§ Given problem
Output the full material exactly as it appears here.

§ Data segment
====

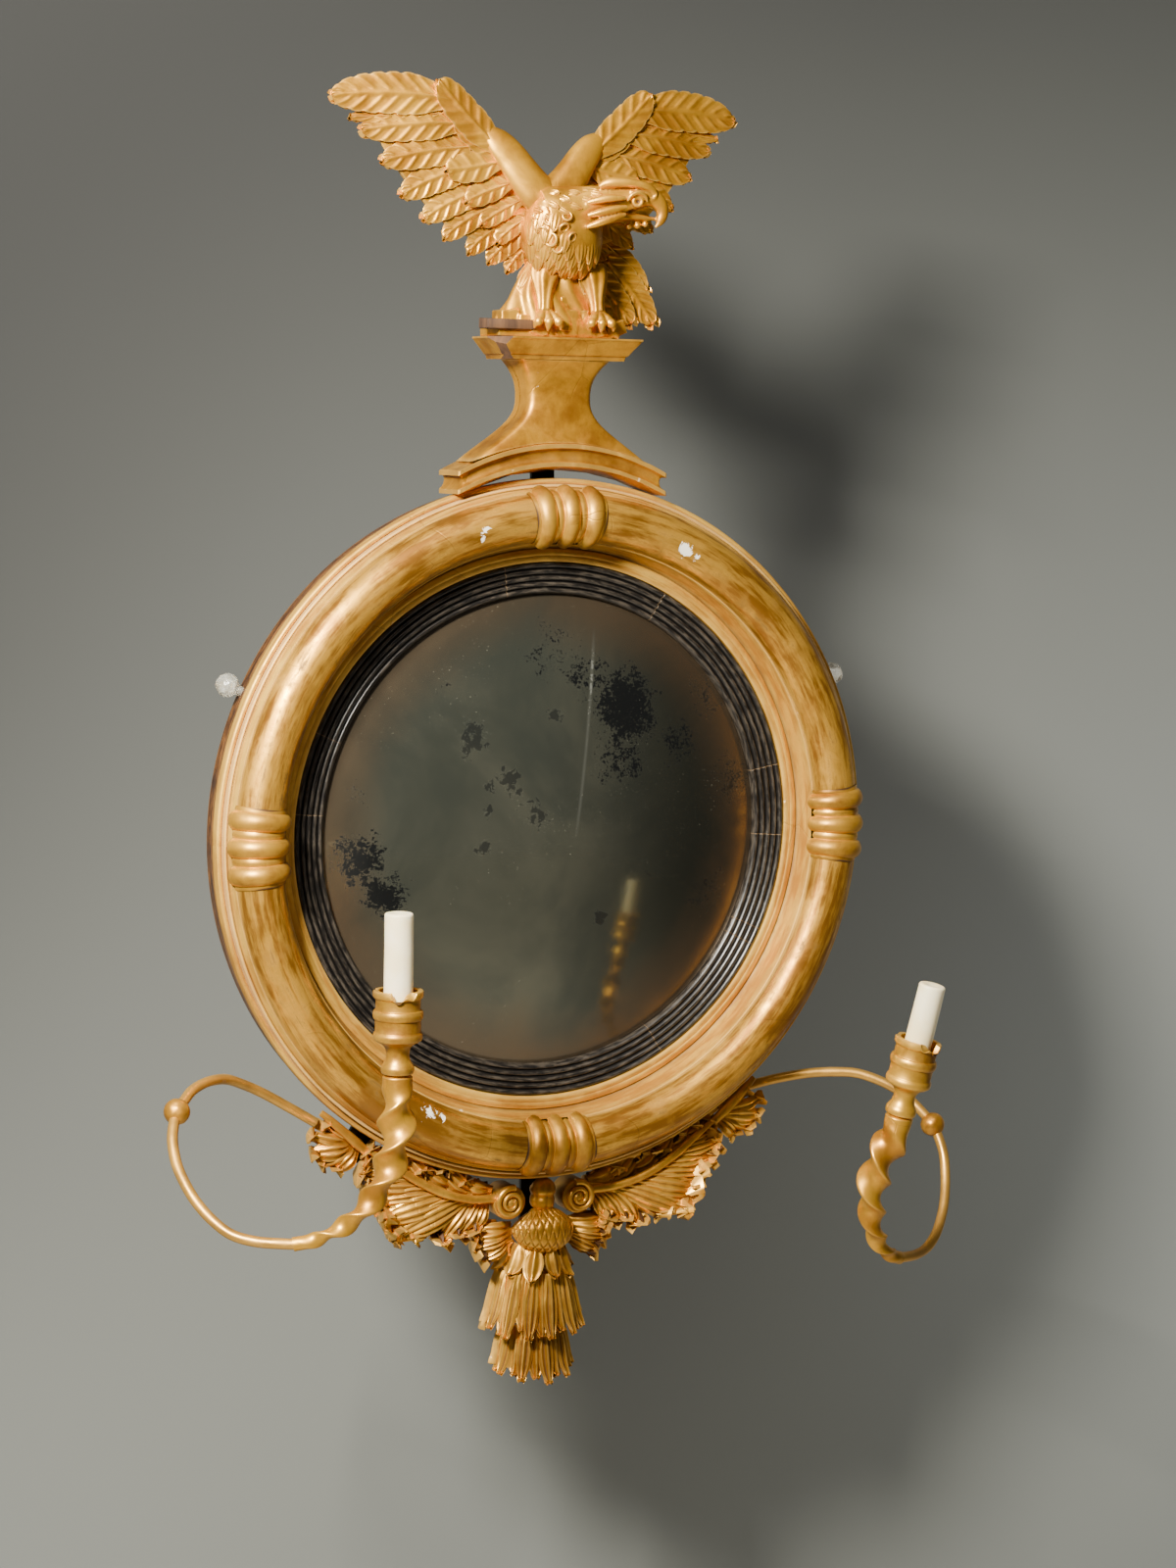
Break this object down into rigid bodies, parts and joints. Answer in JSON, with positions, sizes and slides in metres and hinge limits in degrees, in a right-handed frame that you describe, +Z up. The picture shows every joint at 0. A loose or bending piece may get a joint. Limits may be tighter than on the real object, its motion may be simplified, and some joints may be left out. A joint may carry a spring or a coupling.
{
  "type": "girandole mirror",
  "caption": "Round convex mirror in a gilt half-round frame with an ebonised reeded slip, an eagle crest on a waisted pedestal, twisted candle arms and a carved leaf apron.",
  "frame": {"origin": "centre of the round frame on the wall plane, at the back of the backboard", "axes": "+X to the right as seen from the room, +Y back into the wall, +Z up"},
  "size_m": [0.6992, 0.2535, 1.0621],
  "materials": {
    "gilt_wood": "water gilding on gesso and red-brown bole, rubbed and worn",
    "matte_gilt_wood": "matte oil gilding, orange-brown where worn",
    "ebonised_wood": "ebonised, reeded, satin with hairline cracks",
    "mirror_glass": "convex silvered plate, dark and foxed",
    "pine": "old bare pine",
    "iron": "dark wrought iron",
    "gilt_iron": "wrought iron rod under worn gilding",
    "candle_wax": "cream wax, unlit",
    "clear_glass": "clear moulded glass, dusty"
  },
  "bodies": {
    "frame": {"frame_ring": "matte_gilt_wood", "torus_moulding": "gilt_wood", "clasp_top": "gilt_wood", "clasp_left": "gilt_wood", "clasp_bottom": "gilt_wood", "clasp_right": "gilt_wood", "pedestal_base": "gilt_wood", "pedestal_neck": "gilt_wood", "pedestal_slab": "gilt_wood", "rock": "gilt_wood", "eagle_body": "gilt_wood", "wing_left": "gilt_wood", "wing_right": "gilt_wood", "tail": "gilt_wood", "leg_left": "gilt_wood", "leg_right": "gilt_wood", "apron_spray_left": "gilt_wood", "apron_spray_right": "gilt_wood", "apron_tip_leaf_left": "gilt_wood", "apron_tip_leaf_right": "gilt_wood", "volute_left": "gilt_wood", "volute_right": "gilt_wood", "centre_bud": "gilt_wood", "pineapple_dome": "gilt_wood", "leaf_collar": "gilt_wood", "upper_drop": "gilt_wood", "lower_drop": "gilt_wood", "side_fan_left": "gilt_wood", "side_fan_right": "gilt_wood", "ebonised_slip": "ebonised_wood", "mirror_plate": "mirror_glass", "backboard": "pine", "backboard_screw_1": "iron", "backboard_screw_2": "iron", "backboard_screw_3": "iron", "backboard_screw_4": "iron", "hanging_plate_left": "iron", "hanging_plate_right": "iron", "hanging_plate_screw_left": "iron", "hanging_plate_screw_right": "iron", "crest_strap": "iron", "crest_strap_screw": "iron", "apron_strap": "iron", "apron_strap_screw": "iron", "left_strap": "iron", "left_strap_screw": "iron", "right_strap": "iron", "right_strap_screw": "iron", "side_knob_left": "clear_glass", "side_knob_right": "clear_glass"},
    "arm_left": {"arm_rod_left": "gilt_iron", "rod_ball_left": "gilt_iron", "twisted_horn_left": "gilt_wood"},
    "arm_right": {"arm_rod_right": "gilt_iron", "rod_ball_right": "gilt_iron", "twisted_horn_right": "gilt_wood"},
    "nozzle_left_body": {"nozzle_left": "gilt_wood"},
    "nozzle_right_body": {"nozzle_right": "gilt_wood"},
    "candle_left_body": {"candle_left": "candle_wax"},
    "candle_right_body": {"candle_right": "candle_wax"}
  },
  "joints": [
    {"name": "arm_turn_left", "type": "hinge", "parent": "frame", "child": "arm_left", "pos_m": [-0.15845, -0.0063, -0.25357], "axis": [0, -1, 0], "range_deg": [-4, 12]},
    {"name": "arm_turn_right", "type": "hinge", "parent": "frame", "child": "arm_right", "pos_m": [0.15845, -0.0063, -0.25357], "axis": [0, 1, 0], "range_deg": [-4, 12]},
    {"name": "nozzle_turn_left", "type": "hinge", "parent": "arm_left", "child": "nozzle_left_body", "pos_m": [-0.2067, -0.213, -0.151], "axis": [0, 0, 1], "continuous": true},
    {"name": "nozzle_turn_right", "type": "hinge", "parent": "arm_right", "child": "nozzle_right_body", "pos_m": [0.2213, -0.22604, -0.21213], "axis": [0.1602, -0.143, 0.9767], "continuous": true},
    {"name": "candle_lift_left", "type": "slide", "parent": "nozzle_left_body", "child": "candle_left_body", "axis": [0, 0, 1], "range_m": [0, 0.03]},
    {"name": "candle_lift_right", "type": "slide", "parent": "nozzle_right_body", "child": "candle_right_body", "axis": [0.1602, -0.143, 0.9767], "range_m": [0, 0.03]}
  ]
}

====

§ Exercise result
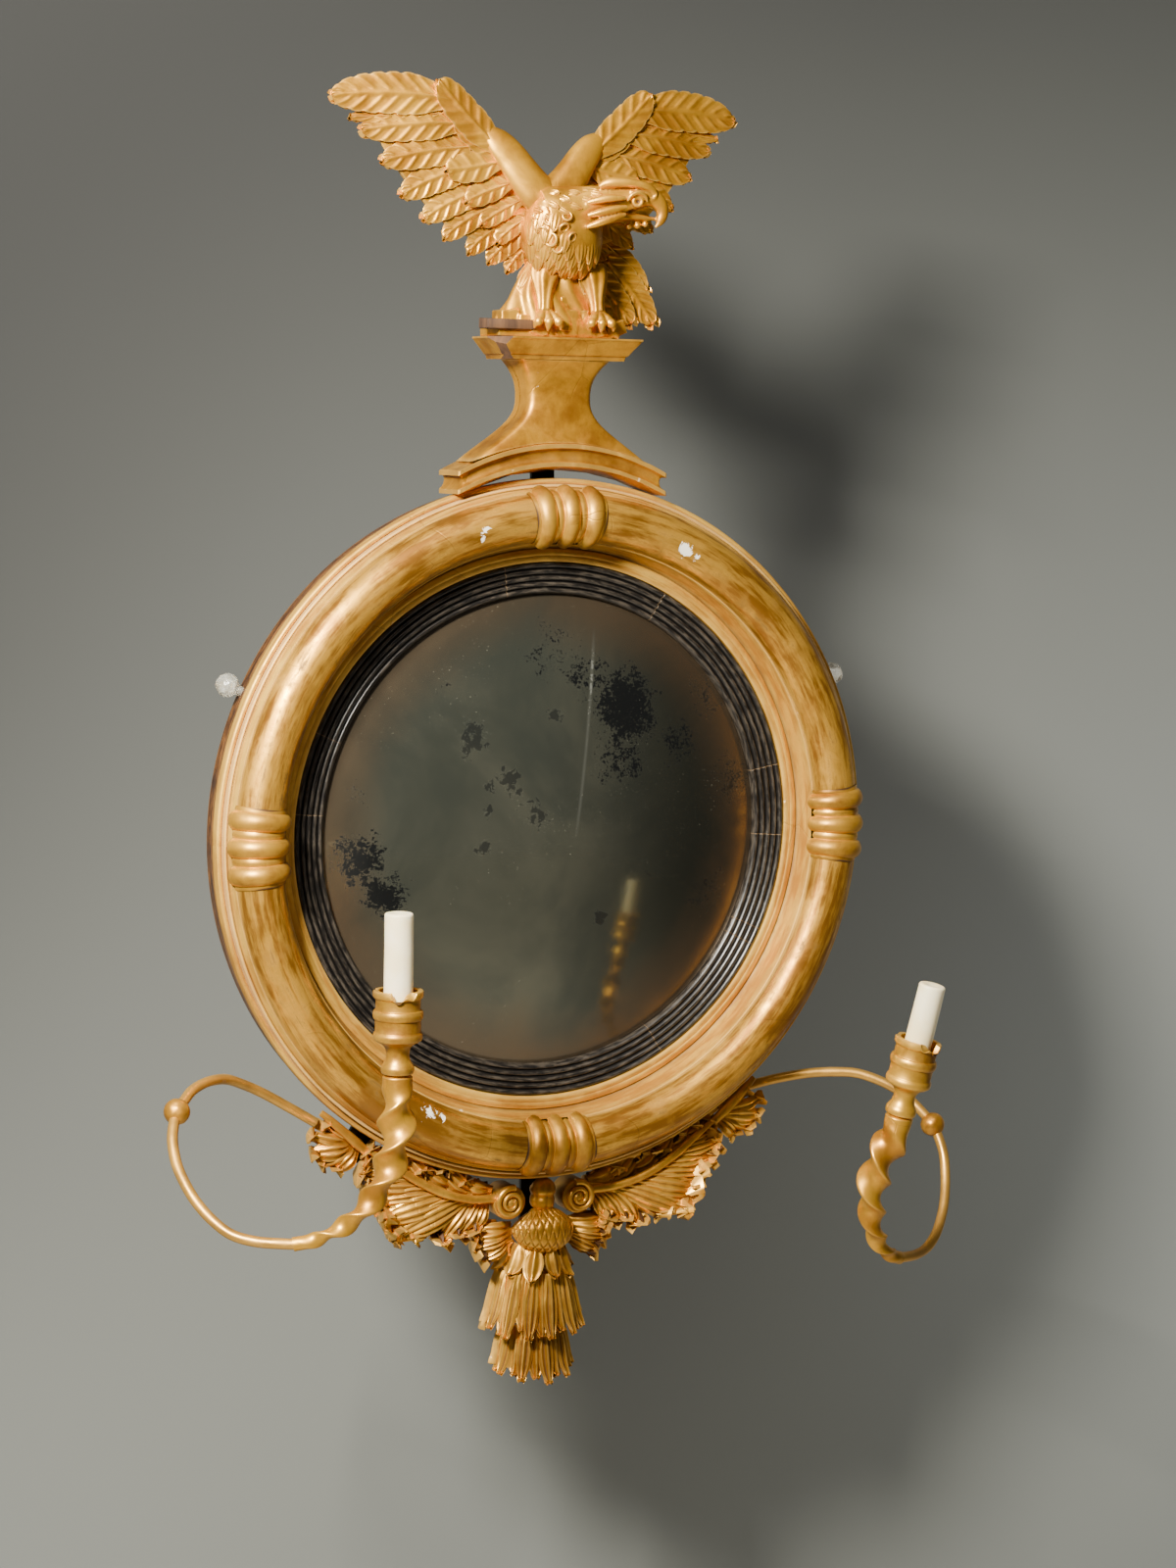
Break this object down into rigid bodies, parts and joints. Answer in JSON, with positions, sizes and slides in metres and hinge limits in degrees, in a right-handed frame that you describe, +Z up. The picture shows every joint at 0. A loose or bending piece may get a joint. Limits may be tighter than on the real object, its motion may be simplified, and some joints may be left out. A joint may carry a spring or a coupling.
{
  "type": "girandole mirror",
  "caption": "Round convex mirror in a gilt half-round frame with an ebonised reeded slip, an eagle crest on a waisted pedestal, twisted candle arms and a carved leaf apron.",
  "frame": {"origin": "centre of the round frame on the wall plane, at the back of the backboard", "axes": "+X to the right as seen from the room, +Y back into the wall, +Z up"},
  "size_m": [0.6992, 0.2535, 1.0621],
  "materials": {
    "gilt_wood": "water gilding on gesso and red-brown bole, rubbed and worn",
    "matte_gilt_wood": "matte oil gilding, orange-brown where worn",
    "ebonised_wood": "ebonised, reeded, satin with hairline cracks",
    "mirror_glass": "convex silvered plate, dark and foxed",
    "pine": "old bare pine",
    "iron": "dark wrought iron",
    "gilt_iron": "wrought iron rod under worn gilding",
    "candle_wax": "cream wax, unlit",
    "clear_glass": "clear moulded glass, dusty"
  },
  "bodies": {
    "frame": {"frame_ring": "matte_gilt_wood", "torus_moulding": "gilt_wood", "clasp_top": "gilt_wood", "clasp_left": "gilt_wood", "clasp_bottom": "gilt_wood", "clasp_right": "gilt_wood", "pedestal_base": "gilt_wood", "pedestal_neck": "gilt_wood", "pedestal_slab": "gilt_wood", "rock": "gilt_wood", "eagle_body": "gilt_wood", "wing_left": "gilt_wood", "wing_right": "gilt_wood", "tail": "gilt_wood", "leg_left": "gilt_wood", "leg_right": "gilt_wood", "apron_spray_left": "gilt_wood", "apron_spray_right": "gilt_wood", "apron_tip_leaf_left": "gilt_wood", "apron_tip_leaf_right": "gilt_wood", "volute_left": "gilt_wood", "volute_right": "gilt_wood", "centre_bud": "gilt_wood", "pineapple_dome": "gilt_wood", "leaf_collar": "gilt_wood", "upper_drop": "gilt_wood", "lower_drop": "gilt_wood", "side_fan_left": "gilt_wood", "side_fan_right": "gilt_wood", "ebonised_slip": "ebonised_wood", "mirror_plate": "mirror_glass", "backboard": "pine", "backboard_screw_1": "iron", "backboard_screw_2": "iron", "backboard_screw_3": "iron", "backboard_screw_4": "iron", "hanging_plate_left": "iron", "hanging_plate_right": "iron", "hanging_plate_screw_left": "iron", "hanging_plate_screw_right": "iron", "crest_strap": "iron", "crest_strap_screw": "iron", "apron_strap": "iron", "apron_strap_screw": "iron", "left_strap": "iron", "left_strap_screw": "iron", "right_strap": "iron", "right_strap_screw": "iron", "side_knob_left": "clear_glass", "side_knob_right": "clear_glass"},
    "arm_left": {"arm_rod_left": "gilt_iron", "rod_ball_left": "gilt_iron", "twisted_horn_left": "gilt_wood"},
    "arm_right": {"arm_rod_right": "gilt_iron", "rod_ball_right": "gilt_iron", "twisted_horn_right": "gilt_wood"},
    "nozzle_left_body": {"nozzle_left": "gilt_wood"},
    "nozzle_right_body": {"nozzle_right": "gilt_wood"},
    "candle_left_body": {"candle_left": "candle_wax"},
    "candle_right_body": {"candle_right": "candle_wax"}
  },
  "joints": [
    {"name": "arm_turn_left", "type": "hinge", "parent": "frame", "child": "arm_left", "pos_m": [-0.15845, -0.0063, -0.25357], "axis": [0, -1, 0], "range_deg": [-4, 12]},
    {"name": "arm_turn_right", "type": "hinge", "parent": "frame", "child": "arm_right", "pos_m": [0.15845, -0.0063, -0.25357], "axis": [0, 1, 0], "range_deg": [-4, 12]},
    {"name": "nozzle_turn_left", "type": "hinge", "parent": "arm_left", "child": "nozzle_left_body", "pos_m": [-0.2067, -0.213, -0.151], "axis": [0, 0, 1], "continuous": true},
    {"name": "nozzle_turn_right", "type": "hinge", "parent": "arm_right", "child": "nozzle_right_body", "pos_m": [0.2213, -0.22604, -0.21213], "axis": [0.1602, -0.143, 0.9767], "continuous": true},
    {"name": "candle_lift_left", "type": "slide", "parent": "nozzle_left_body", "child": "candle_left_body", "axis": [0, 0, 1], "range_m": [0, 0.03]},
    {"name": "candle_lift_right", "type": "slide", "parent": "nozzle_right_body", "child": "candle_right_body", "axis": [0.1602, -0.143, 0.9767], "range_m": [0, 0.03]}
  ]
}